All of the families who came to volunteer were told that we would get one person at a time at our table. We were to get them a drink, plate of food, dessert, and interact with them. Basically just be the family, and love that they may not receive this year otherwise. Even as the first few people walked in the door, I was having second thoughts. I did not think I was going to be able to do this. There were tears brimming my eyes each time I seen someone walk through that door all alone. Where was their family? If they had one, why would they leave them to eat Thanksgiving dinner all alone at a rescue mission? What had life dealt them that they felted unloved, unvalued, and unwanted? Did they know God? That He loved them?! Do they have a time in their life when Thanksgiving wasn't like this, and did they have fond memories of the good Thanksgiving from their past? I couldn't let myself dwell on these questionss for long or I certainly would have started to cry. There was a man there who touched my heart. He was not at my table, but I watched him at another table. There was something different about him. He didn't seem to have full cognative ability, and I just imagined that if he walked down the street alone people may pick on him.  All I wanted and prayed was that God find him a home and that he was ok even though he was alone. To me he did not look able to care much for himself, so I prayed for God's protection over him. I knew He had a special place in God's heart. I was fortunate to talk with two people who came through my table. But do you know how hard it is to try to make converasation with someone who may not have a family, place to live, or job? I did not want to ask the wrong questions. With God's help I was able to make conversation with the two people and it was truly a blessing. The man I talked with was a war veteran and he lost his family to anger and drinking. He was trying to get his life back on track and fight for his marriage.

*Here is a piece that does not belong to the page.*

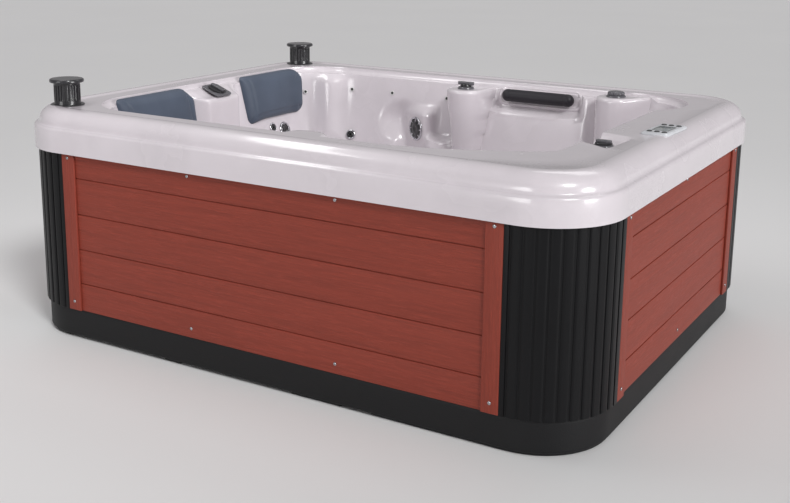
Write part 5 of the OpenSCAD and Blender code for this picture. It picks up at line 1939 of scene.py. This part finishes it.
class TUB_OT_lever_valve(bpy.types.Operator):
    """Turn the lever valve's collar and shape its handle"""

    bl_idname = "tub.lever_valve"
    bl_label = "Lever valve"

    HUB = (
        (0, -8), (8, -8), (8, 0), (22, 0), (23, 1), (22.6, 3), (20.4, 9.6), (18.4, 11.6),
        (15, 12.2), (0, 12.4),
    )

    def execute(self, context):
        place = collar("lever_valve_collar", LEVER_VALVE, 66, 8, "lever_collar")
        form = Form()
        form.turned(self.HUB, "black", place, n=64)
        form.grip(71, 17, 6, 20, 3.2, "smoke", place)
        settle(form.build("lever_valve_handle"), "lever_handle", "lever_handle", sharp=34)
        return {"FINISHED"}


class TUB_OT_round_valve(bpy.types.Operator):
    """Turn the round valve's collar and its fluted knob"""

    bl_idname = "tub.round_valve"
    bl_label = "Round valve"

    # The knob's outline as (radius, height, depth of the flutes as a share of the full depth)
    KNOB = (
        (4, 0, 0), (29.5, 0, 1), (31.2, 0.6, 1), (32, 2, 1), (32.2, 8, 1), (31.4, 10.4, 1),
        (29.6, 12, 0.7), (27.2, 13.2, 0.3), (22, 14.6, 0), (14, 15.6, 0), (4, 16, 0), (0.2, 16, 0),
    )
    FLUTES, FLUTE_DEPTH = 12, 2.6

    def execute(self, context):
        place = collar("round_valve_collar", ROUND_VALVE, 75, 6, "round_collar")
        form = Form()
        form.turned(((0, -6), (8, -6), (8, 1), (0, 1)), "smoke", place, n=32)
        rings = []
        for r, z, flute in self.KNOB:
            ring = []
            for k in range(144):
                a = 2 * math.pi * k / 144
                dent = self.FLUTE_DEPTH * flute * max(0.0, math.cos(self.FLUTES * a)) ** 3
                ring.append(((r - dent) * math.cos(a), (r - dent) * math.sin(a), z))
            rings.append(ring)
        form.loft(rings, "smoke", place)
        settle(form.build("round_valve_knob"), "round_knob", "round_knob", sharp=40)
        return {"FINISHED"}


class TUB_OT_air_control(bpy.types.Operator):
    """Turn the air control's collar and shape its grip"""

    bl_idname = "tub.air_control"
    bl_label = "Air control"

    HUB = ((0, -5), (8, -5), (8, 0), (26, 0), (27, 0.9), (26.6, 4.2), (25.4, 5.4), (0, 5.8))

    def execute(self, context):
        place = collar("air_control_collar", AIR_CONTROL, 64, 5, "air_collar")
        form = Form()
        form.turned(self.HUB, "black", place, n=72)
        form.grip(51, 15, 4, 14, 2.4, "smoke", place)
        settle(form.build("air_control_grip"), "air_knob", "air_knob", sharp=34)
        return {"FINISHED"}


class TUB_OT_large_jets(bpy.types.Operator):
    """Turn the foot jet and the four seat jets; their ports repeat by geometry nodes"""

    bl_idname = "tub.large_jets"
    bl_label = "Large jets"

    def execute(self, context):
        self.jet("foot_jet_face", 101.0, 52.0, 8)
        for k in (1, 2, 3, 4):
            self.jet(f"seat_jet_face_{k}", 69.0, 36.0, 4)
        return {"FINISHED"}

    def jet(self, node, d, neck, ports):
        spot, axis = joint(node)
        place = facing(spot, axis)
        r, n = d / 2, neck / 2
        ring = (
            (0, -24), (n - 0.2, -24), (n, -22), (n, 0.6), (r - 1.2, 0.8), (r, 1.8), (r - 0.4, 3.2),
            (r - 2.4, 5.2), (r - 4.6, 5.8), (r - 7, 5.2), (r - 8, 3.6), (r - 8.6, 2.2),
        )
        bowl = (
            (r - 8.6, 2.2), (r - 10, 1.4), (r * 0.62, 0.9), (r * 0.58, 1.6), (r * 0.54, 3.4),
            (r * 0.48, 4.4), (r * 0.26, 4.8), (r * 0.22, 4.4), (r * 0.18, 2.4), (0, 2.0),
        )
        form = Form()
        form.turned(ring, "chrome", place, n=96, open_top=True)
        form.dish(bowl, "black", place, 96)
        face = form.build(node + "_ring")
        low, high = r * 0.60, r - 8.2
        wide = 2.0 if ports > 4 else 2.6
        bar = Form()
        mid = moved((low + high) / 2, 0)
        bar.plate((high - low) / 2, wide, 1.2, 1.0, 4.4, 0.8, "chrome", mid)
        spokes = turned_copies(bar, ports, 2 * math.pi / ports, (0, 0), "chrome")
        shift = place.copy()
        shift.translation *= MM
        spokes.data.transform(shift)
        settle(joined(face, spokes), node, node, sharp=34)


class TUB_OT_small_jets(bpy.types.Operator):
    """Set the small neck and back jets and the air injectors, by geometry nodes"""

    bl_idname = "tub.small_jets"
    bl_label = "Small jets"

    # Outlines as (radius, height): a ring with its neck, and the bowl in it
    JET = (
        (0, -35), (11.9, -35), (12, -34), (12, -4.4), (19.6, -4.2), (21, -3.4), (20.6, -1.8),
        (19, -0.4), (17.4, 0), (15.6, -0.6), (15, -2),
    )
    JET_BOWL = (
        (15, -2), (14.6, -3), (10, -3.2), (8.6, -1.6), (6.4, -0.8), (4.6, -1.2), (4, -4), (4, -12),
        (0, -12),
    )
    INJECTOR = (
        (0, -25), (4.9, -25), (5, -3), (8.9, -2.9), (9.5, -2.2), (9.1, -0.8), (7.9, 0),
        (6.4, -0.3), (5.9, -1.2),
    )
    INJECTOR_BOWL = ((5.9, -1.2), (4.6, -1.6), (3.2, -1.0), (2.2, -1.4), (2, -6), (0, -6))

    def execute(self, context):
        jet, injector = (self.JET, self.JET_BOWL), (self.INJECTOR, self.INJECTOR_BOWL)
        self.set_fittings("small_jets", "small_jet_rings", *jet, "chrome", 48)
        self.set_fittings("air_injectors", "injector_rings", *injector, "white", 36)
        return {"FINISHED"}

    def set_fittings(self, node, name, ring, bowl, look, n):
        form = Form()
        form.turned(ring, look, n=n, open_top=True)
        form.dish(bowl, "black", None, n)
        form.inner_look = "black"
        fittings = set_on(form.build(name), turned_places(node), look, "black")
        settle(fittings, "tub", node, sharp=34)


class TUB_OT_footwell(bpy.types.Operator):
    """Make the suction covers, the drain and the underwater light"""

    bl_idname = "tub.footwell"
    bl_label = "Footwell fittings"

    def execute(self, context):
        dressed("suction_covers", "suction_grilles", "white", edge=0.8)
        dressed("floor_drain", "drain_grille", "chrome", edge=0.5)
        dressed("light_body", "light_housing", "grey", edge=0.8)
        dressed("light_lens", "light_cover", "lens", edge=1.2)
        return {"FINISHED"}


class TUB_OT_skimmer(bpy.types.Operator):
    """Dress the skimmer's frame, its weir flap and the filter"""

    bl_idname = "tub.skimmer"
    bl_label = "Skimmer and filter"

    def execute(self, context):
        dressed("skimmer_frame", "skimmer_mouth", "white", edge=1.4)
        dressed("skimmer_weir", "weir_flap", "white", body="skimmer_weir", edge=0.8)
        dressed("filter_canister", "filter_housing", "grey", edge=3.0)
        return {"FINISHED"}


class TUB_OT_equipment(bpy.types.Operator):
    """Dress the pump, heater, control box and blower"""

    bl_idname = "tub.equipment"
    bl_label = "Pump bay"

    def execute(self, context):
        dressed("pump_motor", "pump_motor_case", "motor", edge=3.0)
        dressed("pump_wet_end", "pump_volute", "grey", edge=2.0)
        dressed("heater", "heater_tube", "steel", edge=1.5)
        dressed("control_box", "control_case", "silver", edge=3.0)
        dressed("air_blower", "blower_case", "grey", edge=3.0)
        return {"FINISHED"}


class TUB_OT_pipework(bpy.types.Operator):
    """Dress the pipe loop, the hoses, the jet bodies and the drain pipe"""

    bl_idname = "tub.pipework"
    bl_label = "Pipework"

    def execute(self, context):
        dressed("water_pipes", "pipe_loop", "white")
        dressed("jet_hoses", "hose_runs", "hose")
        dressed("jet_bodies", "jet_housings", "grey", edge=0.8)
        dressed("drain_pipe", "drain_line", "white", edge=1.0)
        return {"FINISHED"}


STEPS = (
    TUB_OT_stage, TUB_OT_shell, TUB_OT_panels, TUB_OT_battens, TUB_OT_corner_covers, TUB_OT_screws,
    TUB_OT_base_pan, TUB_OT_frame, TUB_OT_pillows, TUB_OT_bolster, TUB_OT_speakers,
    TUB_OT_control_panel, TUB_OT_diverter, TUB_OT_lever_valve, TUB_OT_round_valve,
    TUB_OT_air_control, TUB_OT_large_jets, TUB_OT_small_jets, TUB_OT_footwell, TUB_OT_skimmer,
    TUB_OT_equipment, TUB_OT_pipework,
)


class TUB_PT_hot_tub(bpy.types.Panel):
    """Lists the sizes, the colours and the steps that make the hot tub"""

    bl_idname = "TUB_PT_hot_tub"
    bl_label = "Hot tub"
    bl_space_type = "VIEW_3D"
    bl_region_type = "UI"
    bl_category = "Hot tub"

    def draw(self, context):
        layout = self.layout
        for group in (context.scene.tub_sizes, context.scene.tub_colours):
            box = layout.box()
            for key in group.__annotations__:
                box.prop(group, key)
        for step in STEPS:
            layout.operator(step.bl_idname)


CLASSES = (TubSizes, TubColours, *STEPS, TUB_PT_hot_tub)


def register():
    for cls in CLASSES:
        bpy.utils.register_class(cls)
    bpy.types.Scene.tub_sizes = bpy.props.PointerProperty(type=TubSizes)
    bpy.types.Scene.tub_colours = bpy.props.PointerProperty(type=TubColours)


def unregister():
    del bpy.types.Scene.tub_sizes
    del bpy.types.Scene.tub_colours
    for cls in reversed(CLASSES):
        bpy.utils.unregister_class(cls)


def main():
    register()
    for step in STEPS:
        group, name = step.bl_idname.split(".")
        getattr(getattr(bpy.ops, group), name)()


if __name__ == "__main__":
    main()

It was amazing how much I was able to talk about God at this dinner. I could just feel His presence and I know that I was blessed more than I was a blessing to others. I am glad that God allowed me the opporunity to be His hands and feet to these people. One man who tried to come to our table did not make it. My nieces said that when they first went to get him he said he did not want to come afterall. When they reassured him it was ok he started to follow them to our table. However he took one look and just turned and walked away. He couldn't do it. I tried to followed him with the food because I still wanted him to have it even if he wouldn't sit with us, but when I made it outside I couldn't find him. I was sad that he felt he was undeserving of the Thanksgiving dinner and that he had been through so much he couldn't sit down. It just makes me wonder what triggered him. Maybe it was the fact that we were a family and he didn't have one. Or he has a family he couldn't provide for. Or he may have kids the same age as my nieces and it pained him to see them. I don't know for sure, but there are people like that not just in Oklahoma, but all over the world. How many times do you see people and wonder what their life is like? What are the going through? You notice them and you just sense that something is drawing your concern for them. God calls us to be His hands and feet. But yet we still notice that hurting person and move on. Too afraid to say anything. But I am like that too. I see people I want to help, or seeing them tugs on my heart, but I am not sure of the step to take. I have decided during those times I will just pray about it. I will bring it to God, let Him know I am willing to do what he asks, and pray for His guidance. I am sure at times He may tell me I am not able to help that person, but praying for them is just as helpful.

The opporunity I had in Oklahoma was an eye opener and made me thankful for my family during this season. I pray that God uses it to mold me into the person He wants me to be. I never want to forget my experience of serving the less fortunate on Thanksgiving because it reminds me of the value everyone has to God. I pray that you are able to help people you see in need when God asks you to as well. It is hard, but think of how they feel. Alone. Worthless. Unloved. No one should feel that way, but mor importantly no one should have that actually be true of their life. You never know, your friendly gesture could be just what they need.

A Christmas tradition

 
For as long as I can remember, every year around Christmas my mom gives me a new ornament for our Christmas tree. This has become one of my favorite Christmas memories and traditions that I will hold on to forever and still look forward to. It is something special that my mom has started for me and I am so glad that she did. I will not picture every ornament she has given me because that would be a lot of pictures! However here are a few.:) She has given then to me pretty much my whole life so I can decorate a whole Christmas tree with just my decorations! I was not even able to put them all on the tree this year!

 
 

 


 
The candy cane and ginger bread man were a couple of my very first ornaments. My dad spent a lot of time in his workshop and my mom asked him to make me some wooden ornaments while she painted them. These are special to me since they made them together. 
 
 
I was just taking time putting on the decorations today and thinking about how much they mean to me. I wanted to share something special that goes on in my life this Christmas season. What goes on in your family that warms your heart this time of year? If you can't think of anything then I pray that God opens your eyes to something you have maybe taken for granted throughout the years. Or because it is a yearly tradition it has lost its meaning. I challenge you to find it, and meditate on the warmth that this season brings. The love of family, friends, and of course the love that God showed us through His son, Jesus!